Viola phenomenon performs with string band

There are few concerts that can make a member of an audience laugh, cry and be full of joy at the end. This was the case when Kenji Bunch, a world-renowned composer, played the viola at Trinity Chapel.

Director of Fine Arts Lois Jaeger said, “[Bunch] is one of the most talented and personable musicians I’ve met.”

Over 40 orchestras on six continents have performed Bunch’s symphonic music. Several record labels have recorded his music, including Sony/BMG, EMI Classics, Capstone and RCA. He has performed collaborations that received much praise with renowned choreographers, such as David Parsons, Kate Skarpetowska and Darrell Grand Moultrie.

On the night of the performance, Bunch began with Brandenburg Concerto No. 6, BWV 1051, Movement 3. Music Professor Adrian Lo also played the viola with Bunch with the Bethany String band accompaniment.

After this performance, Bunch played Concerto No. 1 for Four Violins, TWV 40:201, with seniors Michael Harting, Benjamin Schultz and Katherine Kjeer.

After a brief intermission, Bunch played his original compositions on the viola.

“Most of them explore different tunings of the viola,” Bunch said. “I think the viola is misunderstood.”

One of these songs, “Etoufee,” named after a Southern dish that is essentially spicy gravy over rice, had a Delta blues feeling to it. A comical composition Bunch played was “The Dogbreath Express,” which was a tribute to his rescued Pit Bull, Coffee.

“She is a wonderful friend and companion,” said Bunch.

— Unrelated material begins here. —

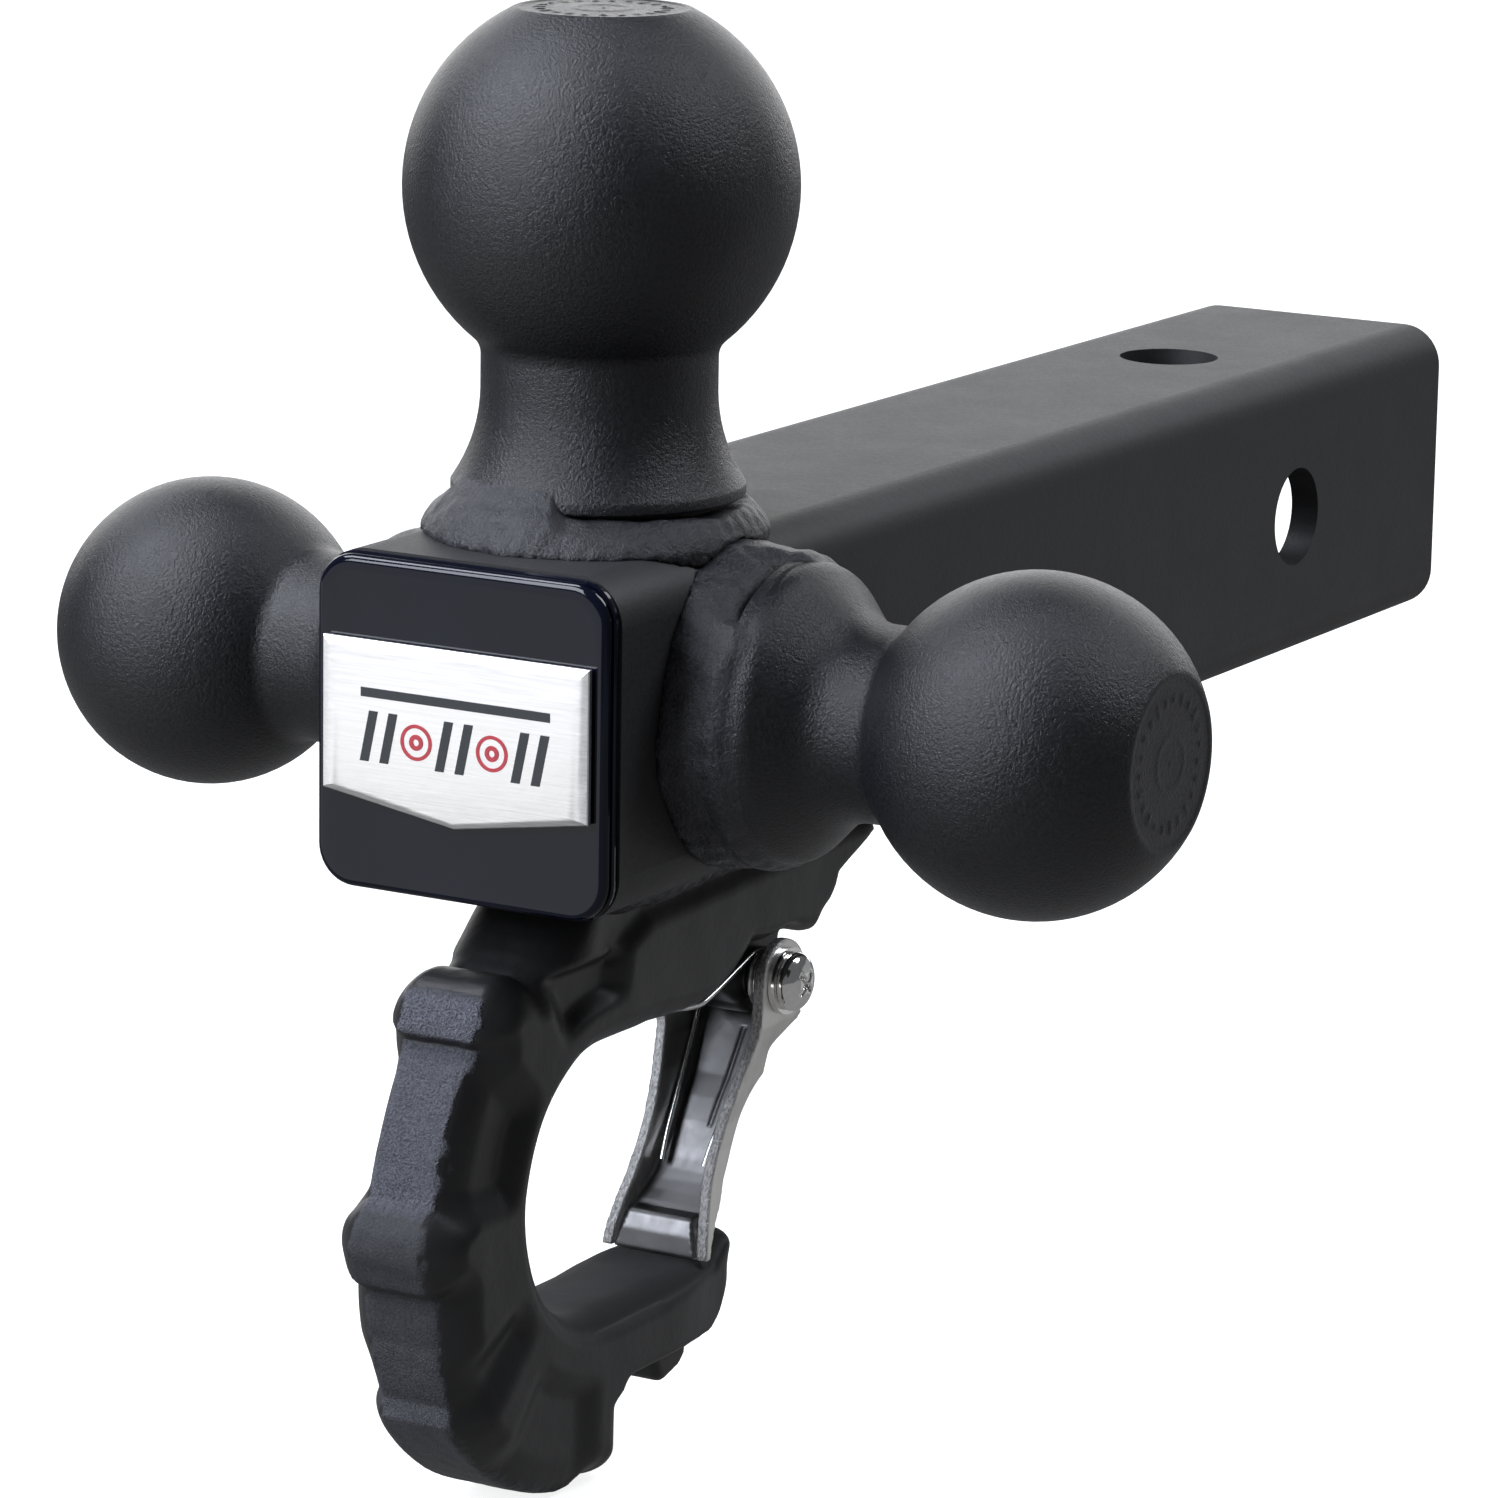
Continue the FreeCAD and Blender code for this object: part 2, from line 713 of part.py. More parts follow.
def latch_block(name, inset, half, waist, low):
    """The space inside one side view and one front view."""
    side = slab(name + "_side",
                upright_sketch(name + "_side_view", latch_side(inset), Placement(PIVOT, Rotation())),
                "latch_half + 2")
    front_sketch = doc.addObject("Sketcher::SketchObject", name + "_front_view")
    turn = Rotation(Vector(0, 1, 0), Vector(0, 0, 1), Vector(1, 0, 0), "ZXY")
    front_sketch.Placement = Placement(PIVOT, turn)
    outline(front_sketch, latch_front(half, waist, low))
    front = slab(name + "_front", front_sketch, "40")
    return common(name, [side, front])


def hook_latch():
    """Stamped channel: two cheeks on the pivot, a web and a lip that rests in the nose."""
    sheet_thick = size("latch_sheet")
    outside = latch_block("latch_outside", 0.0, size("latch_half"), size("latch_waist"), -45)
    inside = latch_block("latch_inside", sheet_thick, size("latch_half") - sheet_thick,
                         size("latch_waist") - sheet_thick, -45)
    clear = doc.addObject("Part::Box", "latch_top_clear")
    bind(clear, "Length", "4 * cheek_radius")
    bind(clear, "Width", "2 * ( latch_half - latch_sheet )")
    bind(clear, "Height", "3 * cheek_radius")
    clear.Placement = Placement(
        PIVOT + Vector(-2 * size("cheek_radius"), sheet_thick - size("latch_half"),
                       -size("cheek_radius")), Rotation())
    hole = cylinder("latch_pivot_hole", "sleeve_dia / 2 + pivot_play", "4 * latch_half",
                    along_y(PIVOT.x, -2 * size("latch_half"), PIVOT.z))
    inner = fuse("latch_hollow", [inside, clear, hole])
    node(cut("latch", outside, inner), "hook_latch")


# --- pivot and spring ----------------------------------------------------------------


def pivot_hardware():
    """Sleeve, screw, washers and nut on the latch's pivot."""
    long_sleeve = cylinder("sleeve_outside", "sleeve_dia / 2", "2 * sleeve_half",
                           along_y(PIVOT.x, -size("sleeve_half"), PIVOT.z))
    bore = cylinder("sleeve_bore", "screw_dia / 2 + pivot_play", "4 * sleeve_half",
                    along_y(PIVOT.x, -2 * size("sleeve_half"), PIVOT.z))
    node(cut("sleeve", long_sleeve, bore), "pivot_sleeve")

    seat = size("sleeve_half") + size("washer_thick")
    for label, low in (("right", -seat), ("left", size("sleeve_half"))):
        disc = cylinder("washer_disc_" + label, "washer_dia / 2", "washer_thick",
                        along_y(PIVOT.x, low, PIVOT.z))
        opening = cylinder("washer_bore_" + label, "screw_dia / 2 + 2 * pivot_play", "4 * sleeve_half",
                           along_y(PIVOT.x, -2 * size("sleeve_half"), PIVOT.z))
        node(cut("washer_" + label, disc, opening), "pivot_washer_" + label)

    pivot_screw(seat)

    nut = doc.addObject("Part::Prism", "nut_blank")
    nut.Polygon = 6
    bind(nut, "Circumradius", "nut_width / sqrt(3)")
    bind(nut, "Height", "nut_height")
    nut.Placement = along_y(PIVOT.x, seat, PIVOT.z)
    thread = cylinder("nut_bore", "screw_dia / 2", "2 * nut_height",
                      along_y(PIVOT.x, seat - 1, PIVOT.z))
    node(cut("nut", nut, thread), "pivot_lock_nut")


def pivot_screw(seat):
    """Pan-head screw with a cross recess, its axis along Y."""
    body = node(doc.addObject("PartDesign::Body", "screw"), "pivot_screw")
    sketch = body_sketch(body, "XZ_Plane", "screw_section")
    head = size("screw_head_dia") / 2
    shank = size("screw_dia") / 2
    tip = 2 * seat + size("nut_height") + size("screw_past_nut")
    bevel = size("screw_tip_bevel")
    outline(sketch, [
        (0, -size("screw_head")),
        ((0.62 * head, -0.9 * size("screw_head")), (head, -0.3 * size("screw_head"))),
        (head, 0), (shank, 0), (shank, tip - bevel), (shank - bevel, tip), (0, tip),
    ])
    turned = body.newObject("PartDesign::Revolution", "screw_turned")
    turned.Profile = sketch
    turned.ReferenceAxis = (sketch, ["V_Axis"])
    turned.Angle = 360
    cross = body_sketch(body, "XY_Plane", "screw_recess")
    arm = size("recess_arm")
    slot = size("recess_half")
    outline(cross, [
        (arm, -slot), (arm, slot), (slot, slot), (slot, arm), (-slot, arm), (-slot, slot),
        (-arm, slot), (-arm, -slot), (-slot, -slot), (-slot, -arm), (slot, -arm), (slot, -slot),
    ])
    cross.AttachmentOffset = Placement(Vector(0, 0, -size("screw_head")), Rotation())
    recess = body.newObject("PartDesign::Pocket", "screw_recess_cut")
    recess.Profile = cross
    bind(recess, "Length", "recess_depth")
    recess.Reversed = True
    body.Placement = along_y(PIVOT.x, -seat, PIVOT.z)
    return body


def coil():
    """The left coil: it starts over the sleeve's top and winds out towards the left cheek."""
    pitch = coil_pitch()
    radius = size("coil_radius")
    path = Part.Wire(Part.makeHelix(pitch, size("coil_turns") * pitch, radius).Edges)
    section = Part.Wire(Part.makeCircle(size("wire_dia") / 2, Vector(radius, 0, 0), Vector(0, 1, 0)))
    shape = path.makePipeShell([section], True, True)
    shape.rotate(Vector(0, 0, 0), Vector(0, 0, 1), -90)
    shape.Placement = along_y(0, coil_start(), 0).multiply(shape.Placement)
    return shape


def coil_pitch():
    """From one turn of the coil to the next."""
    return size("wire_dia") + size("coil_gap")


def coil_start():
    """Where the coil's first turn lies beside the hook's tongue."""
    return size("lug_half") + size("wire_dia") / 2 + 2 * size("coil_gap")


def wire(points):
    """A bent wire: straight runs with a ball at each bend."""
    radius = size("wire_dia") / 2
    pieces = [
        Part.makeCylinder(radius, (end - start).Length, start, end - start)
        for start, end in zip(points, points[1:])
    ]
    pieces += [Part.makeSphere(radius, point) for point in points[1:-1]]
    return pieces


def latch_spring():
    """Double torsion spring: two coils, a bridge under the hook's body, two legs on the web."""
    radius = size("coil_radius")
    near = coil_start()
    far = near + size("coil_turns") * coil_pitch()
    leg = [(radius, far, 0), (3.9, far, -3.5), (-1.2, 6.0, -9), (-7.4, 4.9, -17.5),
           (-11.6, 4.2, -23), (-13.9, 3.8, -27.8)]
    arm = [(0, near, radius), (-6.3, near, 2.8), (-15.3, near, 0), (-19.2, near, -0.5),
           (-25.6, near, 0.3), (-26.2, near - 1, 0.3), (-26.2, 0, 0.3)]
    half = [coil()]
    for run in (leg, arm):
        half += wire([Vector(*point) for point in run])
    mirrored = [piece.mirror(Vector(0, 0, 0), Vector(0, 1, 0)) for piece in half]
    item = doc.addObject("Part::Feature", "spring")
    item.Shape = half[0].multiFuse(half[1:] + mirrored)
    item.Placement = Placement(PIVOT, Rotation())
    node(item, "latch_spring")


# --- build, check and write ----------------------------------------------------------


def check():
    """Stop on any failed object or any sub-part that is not one valid solid."""
    failed = [item.Label for item in doc.Objects if {"Invalid", "Error"} & set(item.State)]
    if failed:
        raise RuntimeError("failed: " + ", ".join(failed))
    for item in NODES:
        shape = item.Shape
        if shape.isNull() or not shape.isValid() or len(shape.Solids) != 1:
            raise RuntimeError("%s: not one valid solid (%d)" % (item.Label, len(shape.Solids)))
        print("%-20s %9.0f mm3" % (item.Label, shape.Volume))


receiver_shank()
end_cap()
badge_tape()
badge_plate()
balls()
ball_welds(shank_envelope())
hook_welds()
tow_hook()
hook_latch()
pivot_hardware()
latch_spring()
doc.recompute()
check()
os.makedirs("parts", exist_ok=True)
for item in NODES:
    item.Shape.exportStep("parts/%s.step" % item.Label)
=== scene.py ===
"""Looks of the triple-ball hitch: materials, the forged and bent pieces, lights and camera.

Everything is in metres, in the frame's axes: +X to the vehicle, +Y left, +Z up.
"""
import math

import bpy
import numpy as np
import openvdb
from mathutils import Matrix, Vector


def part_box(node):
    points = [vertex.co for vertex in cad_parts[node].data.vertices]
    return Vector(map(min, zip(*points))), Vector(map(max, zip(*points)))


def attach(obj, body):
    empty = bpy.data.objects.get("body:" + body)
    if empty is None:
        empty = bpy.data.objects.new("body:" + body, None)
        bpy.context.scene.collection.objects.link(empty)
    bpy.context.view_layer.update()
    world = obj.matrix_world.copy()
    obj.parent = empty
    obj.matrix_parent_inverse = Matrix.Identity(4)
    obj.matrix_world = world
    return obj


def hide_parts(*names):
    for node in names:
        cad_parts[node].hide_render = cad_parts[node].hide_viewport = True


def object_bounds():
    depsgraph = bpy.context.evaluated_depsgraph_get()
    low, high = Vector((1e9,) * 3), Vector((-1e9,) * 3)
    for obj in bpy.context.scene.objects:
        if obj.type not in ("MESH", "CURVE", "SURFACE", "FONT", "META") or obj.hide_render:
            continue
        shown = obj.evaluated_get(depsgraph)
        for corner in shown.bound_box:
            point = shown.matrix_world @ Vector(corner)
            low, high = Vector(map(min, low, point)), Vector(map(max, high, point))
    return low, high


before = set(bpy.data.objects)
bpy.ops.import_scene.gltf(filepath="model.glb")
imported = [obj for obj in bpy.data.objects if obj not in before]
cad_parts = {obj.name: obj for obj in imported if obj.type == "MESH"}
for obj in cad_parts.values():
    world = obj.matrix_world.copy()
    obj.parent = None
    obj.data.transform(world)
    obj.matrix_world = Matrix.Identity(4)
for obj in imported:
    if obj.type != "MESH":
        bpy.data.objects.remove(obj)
CAD_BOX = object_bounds()
MM = 0.001

# --- camera ---

CAMERA_PLACE = Vector((-1.0116, -0.5019, 0.2094))
CAMERA_YAW = math.radians(30.02)
CAMERA_PITCH = math.radians(12.74)
CAMERA_ROLL = math.radians(0.93)
CAMERA_LENS = 158.3
SENSOR_WIDTH = 36.0


def make_camera():
    """A long lens in front of the balls, to their right and a little above them."""
    ahead = Vector((math.cos(CAMERA_PITCH) * math.cos(CAMERA_YAW),
                    math.cos(CAMERA_PITCH) * math.sin(CAMERA_YAW),
                    -math.sin(CAMERA_PITCH)))
    level = ahead.cross(Vector((0, 0, 1))).normalized()
    above = level.cross(ahead)
    right = math.cos(CAMERA_ROLL) * level + math.sin(CAMERA_ROLL) * above
    up = math.cos(CAMERA_ROLL) * above - math.sin(CAMERA_ROLL) * level
    data = bpy.data.cameras.new("camera")
    data.lens = CAMERA_LENS
    data.sensor_width = SENSOR_WIDTH
    data.clip_end = 50
    camera = bpy.data.objects.new("camera", data)
    turn = Matrix((right, up, -ahead)).transposed().to_4x4()
    camera.matrix_world = Matrix.Translation(CAMERA_PLACE) @ turn
    bpy.context.scene.collection.objects.link(camera)
    bpy.context.scene.camera = camera
    return right, up, ahead


SCREEN_RIGHT, SCREEN_UP, SCREEN_AHEAD = make_camera()


# --- studio ---

CENTRE = Vector((-0.12, 0, 0))
FLOOR = CAD_BOX[0][2]
FLOOR_HALF = 12.0
COOL_WHITE = (0.86, 0.90, 1.0)


def area_light(name, width, height, power, colour):
    """A rectangular light at the origin, not yet turned."""
    data = bpy.data.lights.new(name, "AREA")
    data.shape = "RECTANGLE"
    data.size = width
    data.size_y = height
    data.energy = power
    data.color = colour
    lamp = bpy.data.objects.new(name, data)
    bpy.context.scene.collection.objects.link(lamp)
    return lamp


def softbox(name, direction, distance, width, height, power, colour):
    """An area light that faces the object from a direction given on the screen's axes."""
    right, up, near = direction
    way = (right * SCREEN_RIGHT + up * SCREEN_UP - near * SCREEN_AHEAD).normalized()
    lamp = area_light(name, width, height, power, colour)
    lamp.location = CENTRE + way * distance
    lamp.rotation_euler = (-way).to_track_quat("-Z", "Y").to_euler()


def floor_card(name, centre, length, width, brightness):
    """A bright patch of the table, seen only in the object's reflections."""
    card = area_light(name, length, width, brightness * math.pi * length * width, (1, 1, 1))
    card.location = (*centre, FLOOR + MM)
    card.rotation_euler = (math.pi, 0, 0)
    card.visible_camera = False


def make_floor():
    """A pale, faintly glowing floor that the object's surfaces don't reflect."""
    mesh = bpy.data.meshes.new("floor")
    corners = [(x * FLOOR_HALF, y * FLOOR_HALF, FLOOR)
               for x, y in ((-1, -1), (1, -1), (1, 1), (-1, 1))]
    mesh.from_pydata(corners, [], [(0, 1, 2, 3)])
    floor = bpy.data.objects.new("floor", mesh)
    floor.visible_glossy = False
    floor.visible_diffuse = False
    bpy.context.scene.collection.objects.link(floor)
    material = bpy.data.materials.new("floor_pale")
    material.use_nodes = True
    shader = material.node_tree.nodes["Principled BSDF"]
    shader.inputs["Base Color"].default_value = (0.45, 0.45, 0.45, 1)
    shader.inputs["Emission Color"].default_value = (1, 1, 1, 1)
    shader.inputs["Emission Strength"].default_value = 0.85
    shader.inputs["Roughness"].default_value = 0.9
    shader.inputs["Specular IOR Level"].default_value = 0.1
    mesh.materials.append(material)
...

After another intermission, the Bethany String Band, directed by Lo, came back to join Bunch in the final four pieces, which were classic bluegrass songs that Bunch sang and played the fiddle on. The first three were “Sixteen Tons,” “I’ve Been Everywhere” and “In the Jailhouse Now.”

The final song performed was “Orange Blossom Special,” which featured PSEO student Daniel Halvorson, who played the fiddle alongside with Bunch. The piece became a “dueling fiddle” song between Halvorson and Bunch. At the end of the concert, both received a standing ovation, leaving some audience members in tears by their outstanding performance.

Pianist of the Bethany String Band Kayla Busch said, “It was really cool to play with someone who has a lot of experience, especially because we didn’t practice with him a lot.”

Bunch resides in Brooklyn, New York with his wife Monica, daughter Emmaline and Coffee, and teaches at the Juilliard Pre-College.